- **Task to complete**
Return the material below in full and exactly.

╭─ Records

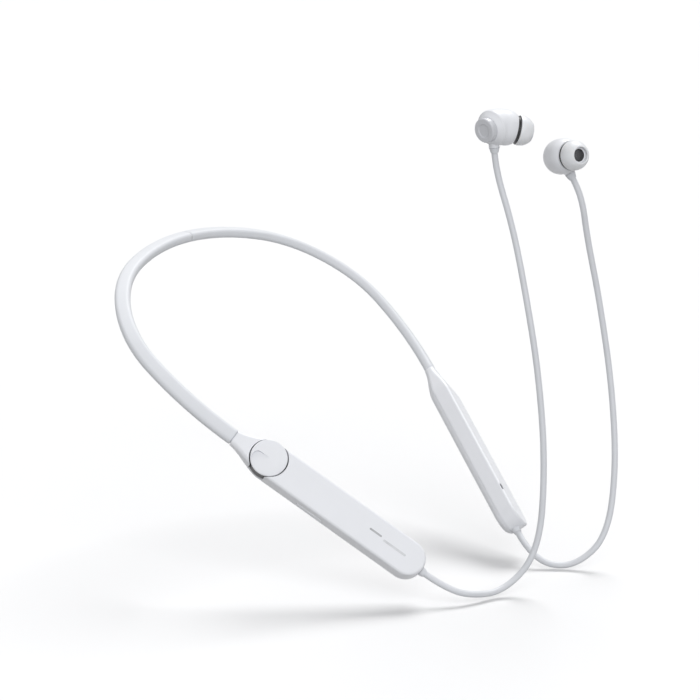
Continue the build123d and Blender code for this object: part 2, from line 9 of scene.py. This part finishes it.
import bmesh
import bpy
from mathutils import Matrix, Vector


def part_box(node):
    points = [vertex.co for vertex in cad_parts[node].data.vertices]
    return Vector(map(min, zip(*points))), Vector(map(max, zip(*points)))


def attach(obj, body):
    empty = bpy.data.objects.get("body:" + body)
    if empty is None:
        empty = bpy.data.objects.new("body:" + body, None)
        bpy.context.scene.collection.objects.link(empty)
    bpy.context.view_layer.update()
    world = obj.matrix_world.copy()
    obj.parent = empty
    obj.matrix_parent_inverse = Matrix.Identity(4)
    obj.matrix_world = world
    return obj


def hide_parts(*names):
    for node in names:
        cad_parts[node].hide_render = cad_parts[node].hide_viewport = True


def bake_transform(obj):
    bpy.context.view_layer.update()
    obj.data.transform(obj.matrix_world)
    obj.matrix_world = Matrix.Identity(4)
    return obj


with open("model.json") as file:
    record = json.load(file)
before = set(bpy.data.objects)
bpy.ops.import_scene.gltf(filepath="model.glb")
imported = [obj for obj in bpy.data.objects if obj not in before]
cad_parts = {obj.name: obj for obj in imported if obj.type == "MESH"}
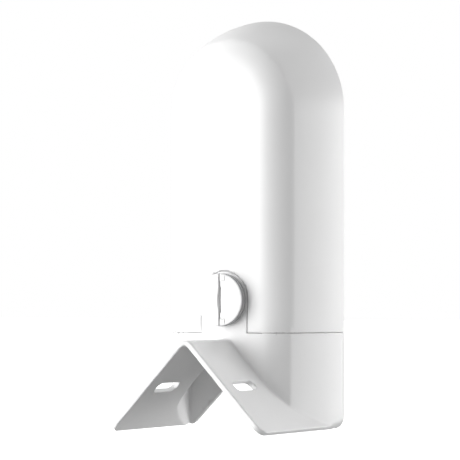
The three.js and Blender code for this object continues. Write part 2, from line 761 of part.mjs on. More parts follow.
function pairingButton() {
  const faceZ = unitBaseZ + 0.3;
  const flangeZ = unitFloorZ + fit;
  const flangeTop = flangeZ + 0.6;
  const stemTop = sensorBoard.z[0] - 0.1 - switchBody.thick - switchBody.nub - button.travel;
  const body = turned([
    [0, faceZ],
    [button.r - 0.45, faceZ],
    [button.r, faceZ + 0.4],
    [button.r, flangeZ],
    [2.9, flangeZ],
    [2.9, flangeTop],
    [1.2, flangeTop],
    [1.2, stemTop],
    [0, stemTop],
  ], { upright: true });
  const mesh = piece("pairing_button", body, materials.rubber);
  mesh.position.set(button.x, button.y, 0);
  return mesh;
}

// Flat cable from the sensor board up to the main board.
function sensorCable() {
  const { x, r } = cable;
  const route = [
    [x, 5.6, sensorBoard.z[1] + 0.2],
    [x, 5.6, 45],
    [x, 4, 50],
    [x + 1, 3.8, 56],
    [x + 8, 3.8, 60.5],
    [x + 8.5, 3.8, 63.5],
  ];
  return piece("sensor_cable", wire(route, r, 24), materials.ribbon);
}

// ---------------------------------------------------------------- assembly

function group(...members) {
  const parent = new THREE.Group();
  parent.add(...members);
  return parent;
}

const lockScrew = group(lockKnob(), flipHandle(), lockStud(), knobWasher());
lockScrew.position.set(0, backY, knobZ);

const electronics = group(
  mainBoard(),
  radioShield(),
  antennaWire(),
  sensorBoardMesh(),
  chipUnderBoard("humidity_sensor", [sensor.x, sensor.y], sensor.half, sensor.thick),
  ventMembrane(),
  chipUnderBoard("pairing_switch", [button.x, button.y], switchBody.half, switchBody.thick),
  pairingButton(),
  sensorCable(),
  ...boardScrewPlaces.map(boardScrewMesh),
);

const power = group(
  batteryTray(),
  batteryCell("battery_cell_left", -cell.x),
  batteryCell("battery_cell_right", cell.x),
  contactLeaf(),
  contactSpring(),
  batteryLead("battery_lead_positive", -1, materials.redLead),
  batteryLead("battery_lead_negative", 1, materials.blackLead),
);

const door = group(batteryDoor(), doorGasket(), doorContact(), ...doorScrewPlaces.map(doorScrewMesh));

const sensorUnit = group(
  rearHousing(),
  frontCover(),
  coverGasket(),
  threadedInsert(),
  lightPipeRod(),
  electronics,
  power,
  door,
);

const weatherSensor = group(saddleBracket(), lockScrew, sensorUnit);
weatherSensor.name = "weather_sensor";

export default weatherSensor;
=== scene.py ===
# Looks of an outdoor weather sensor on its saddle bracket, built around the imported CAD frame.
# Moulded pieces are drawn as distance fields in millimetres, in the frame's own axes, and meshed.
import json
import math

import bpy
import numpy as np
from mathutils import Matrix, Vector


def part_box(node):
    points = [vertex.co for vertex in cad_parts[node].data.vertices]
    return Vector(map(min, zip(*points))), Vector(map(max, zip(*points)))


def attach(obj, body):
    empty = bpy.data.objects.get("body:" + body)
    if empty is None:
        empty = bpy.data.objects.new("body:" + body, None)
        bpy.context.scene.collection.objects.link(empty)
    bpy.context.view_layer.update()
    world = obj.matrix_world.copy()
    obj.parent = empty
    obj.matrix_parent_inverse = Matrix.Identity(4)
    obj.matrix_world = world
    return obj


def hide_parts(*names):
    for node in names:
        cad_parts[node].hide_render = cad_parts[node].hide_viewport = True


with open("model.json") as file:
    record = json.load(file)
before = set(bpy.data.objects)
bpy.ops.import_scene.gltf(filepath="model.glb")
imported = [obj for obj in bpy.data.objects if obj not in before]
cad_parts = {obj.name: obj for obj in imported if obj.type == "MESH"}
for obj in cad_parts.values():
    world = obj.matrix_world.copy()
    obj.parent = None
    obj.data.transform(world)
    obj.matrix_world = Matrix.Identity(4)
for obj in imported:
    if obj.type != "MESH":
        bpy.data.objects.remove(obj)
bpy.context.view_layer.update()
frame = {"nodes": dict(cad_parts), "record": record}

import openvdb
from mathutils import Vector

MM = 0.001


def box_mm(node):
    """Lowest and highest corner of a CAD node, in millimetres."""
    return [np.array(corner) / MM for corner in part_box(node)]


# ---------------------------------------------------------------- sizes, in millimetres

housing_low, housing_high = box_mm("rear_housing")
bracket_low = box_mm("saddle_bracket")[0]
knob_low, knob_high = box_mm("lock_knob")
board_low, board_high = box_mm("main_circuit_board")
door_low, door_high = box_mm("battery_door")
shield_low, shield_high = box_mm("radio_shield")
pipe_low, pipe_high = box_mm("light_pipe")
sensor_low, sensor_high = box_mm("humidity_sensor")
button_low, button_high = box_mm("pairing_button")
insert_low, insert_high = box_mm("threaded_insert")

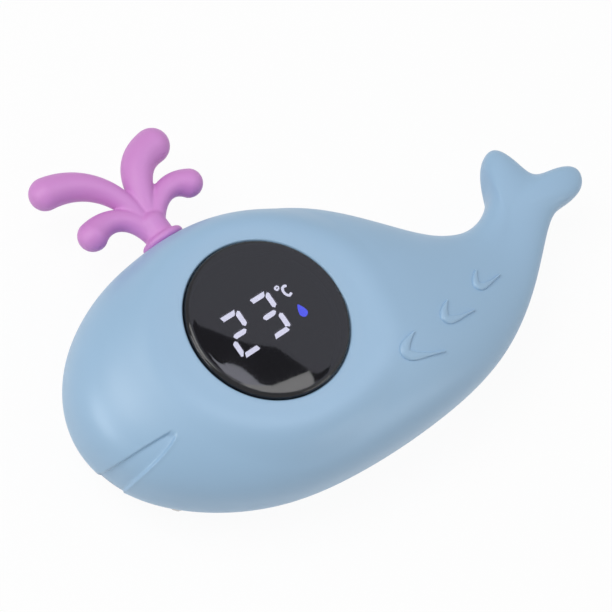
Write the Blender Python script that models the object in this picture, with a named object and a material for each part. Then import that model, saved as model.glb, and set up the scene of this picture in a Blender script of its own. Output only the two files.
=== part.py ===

╰─

- **Output for this exercise**
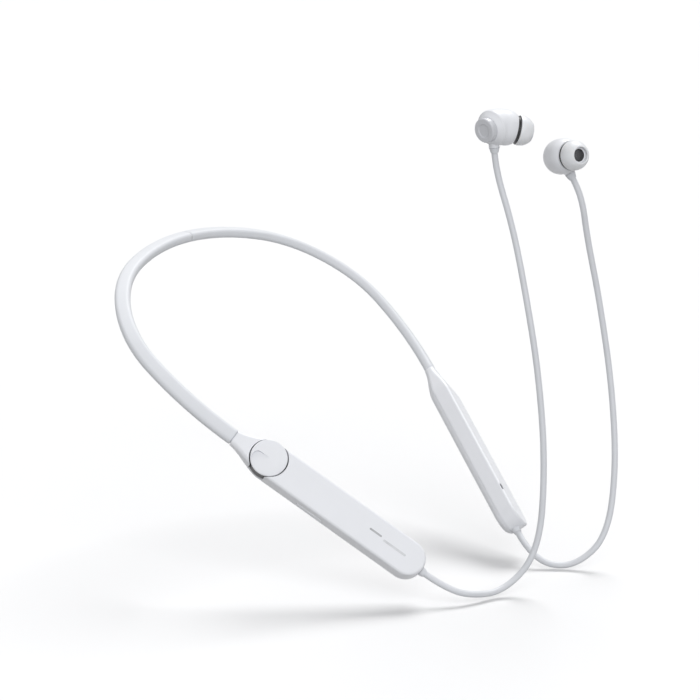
Continue the build123d and Blender code for this object: part 2, from line 9 of scene.py. This part finishes it.
import bmesh
import bpy
from mathutils import Matrix, Vector


def part_box(node):
    points = [vertex.co for vertex in cad_parts[node].data.vertices]
    return Vector(map(min, zip(*points))), Vector(map(max, zip(*points)))


def attach(obj, body):
    empty = bpy.data.objects.get("body:" + body)
    if empty is None:
        empty = bpy.data.objects.new("body:" + body, None)
        bpy.context.scene.collection.objects.link(empty)
    bpy.context.view_layer.update()
    world = obj.matrix_world.copy()
    obj.parent = empty
    obj.matrix_parent_inverse = Matrix.Identity(4)
    obj.matrix_world = world
    return obj


def hide_parts(*names):
    for node in names:
        cad_parts[node].hide_render = cad_parts[node].hide_viewport = True


def bake_transform(obj):
    bpy.context.view_layer.update()
    obj.data.transform(obj.matrix_world)
    obj.matrix_world = Matrix.Identity(4)
    return obj


with open("model.json") as file:
    record = json.load(file)
before = set(bpy.data.objects)
bpy.ops.import_scene.gltf(filepath="model.glb")
imported = [obj for obj in bpy.data.objects if obj not in before]
cad_parts = {obj.name: obj for obj in imported if obj.type == "MESH"}
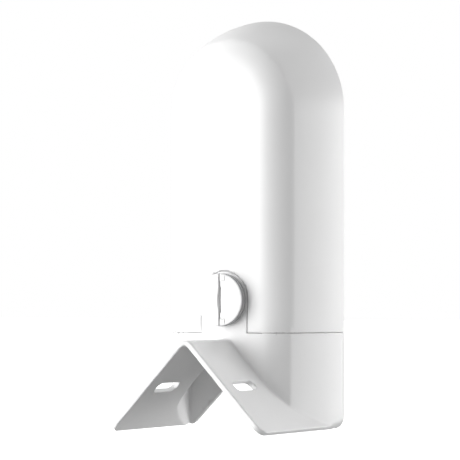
The three.js and Blender code for this object continues. Write part 2, from line 761 of part.mjs on. More parts follow.
function pairingButton() {
  const faceZ = unitBaseZ + 0.3;
  const flangeZ = unitFloorZ + fit;
  const flangeTop = flangeZ + 0.6;
  const stemTop = sensorBoard.z[0] - 0.1 - switchBody.thick - switchBody.nub - button.travel;
  const body = turned([
    [0, faceZ],
    [button.r - 0.45, faceZ],
    [button.r, faceZ + 0.4],
    [button.r, flangeZ],
    [2.9, flangeZ],
    [2.9, flangeTop],
    [1.2, flangeTop],
    [1.2, stemTop],
    [0, stemTop],
  ], { upright: true });
  const mesh = piece("pairing_button", body, materials.rubber);
  mesh.position.set(button.x, button.y, 0);
  return mesh;
}

// Flat cable from the sensor board up to the main board.
function sensorCable() {
  const { x, r } = cable;
  const route = [
    [x, 5.6, sensorBoard.z[1] + 0.2],
    [x, 5.6, 45],
    [x, 4, 50],
    [x + 1, 3.8, 56],
    [x + 8, 3.8, 60.5],
    [x + 8.5, 3.8, 63.5],
  ];
  return piece("sensor_cable", wire(route, r, 24), materials.ribbon);
}

// ---------------------------------------------------------------- assembly

function group(...members) {
  const parent = new THREE.Group();
  parent.add(...members);
  return parent;
}

const lockScrew = group(lockKnob(), flipHandle(), lockStud(), knobWasher());
lockScrew.position.set(0, backY, knobZ);

const electronics = group(
  mainBoard(),
  radioShield(),
  antennaWire(),
  sensorBoardMesh(),
  chipUnderBoard("humidity_sensor", [sensor.x, sensor.y], sensor.half, sensor.thick),
  ventMembrane(),
  chipUnderBoard("pairing_switch", [button.x, button.y], switchBody.half, switchBody.thick),
  pairingButton(),
  sensorCable(),
  ...boardScrewPlaces.map(boardScrewMesh),
);

const power = group(
  batteryTray(),
  batteryCell("battery_cell_left", -cell.x),
  batteryCell("battery_cell_right", cell.x),
  contactLeaf(),
  contactSpring(),
  batteryLead("battery_lead_positive", -1, materials.redLead),
  batteryLead("battery_lead_negative", 1, materials.blackLead),
);

const door = group(batteryDoor(), doorGasket(), doorContact(), ...doorScrewPlaces.map(doorScrewMesh));

const sensorUnit = group(
  rearHousing(),
  frontCover(),
  coverGasket(),
  threadedInsert(),
  lightPipeRod(),
  electronics,
  power,
  door,
);

const weatherSensor = group(saddleBracket(), lockScrew, sensorUnit);
weatherSensor.name = "weather_sensor";

export default weatherSensor;
=== scene.py ===
# Looks of an outdoor weather sensor on its saddle bracket, built around the imported CAD frame.
# Moulded pieces are drawn as distance fields in millimetres, in the frame's own axes, and meshed.
import json
import math

import bpy
import numpy as np
from mathutils import Matrix, Vector


def part_box(node):
    points = [vertex.co for vertex in cad_parts[node].data.vertices]
    return Vector(map(min, zip(*points))), Vector(map(max, zip(*points)))


def attach(obj, body):
    empty = bpy.data.objects.get("body:" + body)
    if empty is None:
        empty = bpy.data.objects.new("body:" + body, None)
        bpy.context.scene.collection.objects.link(empty)
    bpy.context.view_layer.update()
    world = obj.matrix_world.copy()
    obj.parent = empty
    obj.matrix_parent_inverse = Matrix.Identity(4)
    obj.matrix_world = world
    return obj


def hide_parts(*names):
    for node in names:
        cad_parts[node].hide_render = cad_parts[node].hide_viewport = True


with open("model.json") as file:
    record = json.load(file)
before = set(bpy.data.objects)
bpy.ops.import_scene.gltf(filepath="model.glb")
imported = [obj for obj in bpy.data.objects if obj not in before]
cad_parts = {obj.name: obj for obj in imported if obj.type == "MESH"}
for obj in cad_parts.values():
    world = obj.matrix_world.copy()
    obj.parent = None
    obj.data.transform(world)
    obj.matrix_world = Matrix.Identity(4)
for obj in imported:
    if obj.type != "MESH":
        bpy.data.objects.remove(obj)
bpy.context.view_layer.update()
frame = {"nodes": dict(cad_parts), "record": record}

import openvdb
from mathutils import Vector

MM = 0.001


def box_mm(node):
    """Lowest and highest corner of a CAD node, in millimetres."""
    return [np.array(corner) / MM for corner in part_box(node)]


# ---------------------------------------------------------------- sizes, in millimetres

housing_low, housing_high = box_mm("rear_housing")
bracket_low = box_mm("saddle_bracket")[0]
knob_low, knob_high = box_mm("lock_knob")
board_low, board_high = box_mm("main_circuit_board")
door_low, door_high = box_mm("battery_door")
shield_low, shield_high = box_mm("radio_shield")
pipe_low, pipe_high = box_mm("light_pipe")
sensor_low, sensor_high = box_mm("humidity_sensor")
button_low, button_high = box_mm("pairing_button")
insert_low, insert_high = box_mm("threaded_insert")

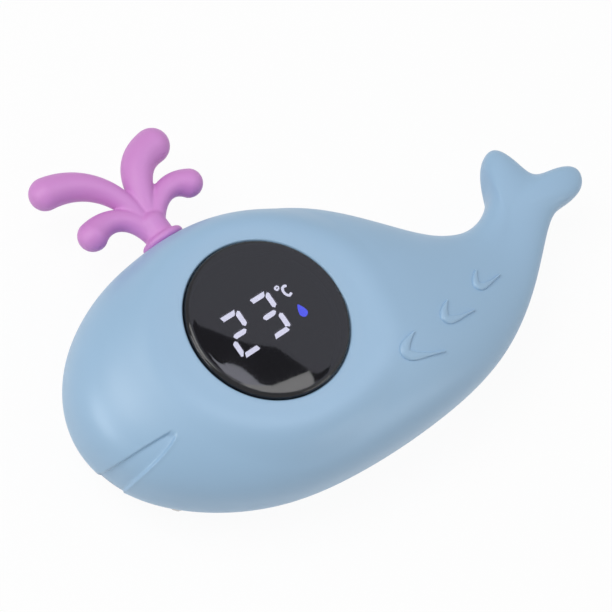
Write the Blender Python script that models the object in this picture, with a named object and a material for each part. Then import that model, saved as model.glb, and set up the scene of this picture in a Blender script of its own. Output only the two files.
=== part.py ===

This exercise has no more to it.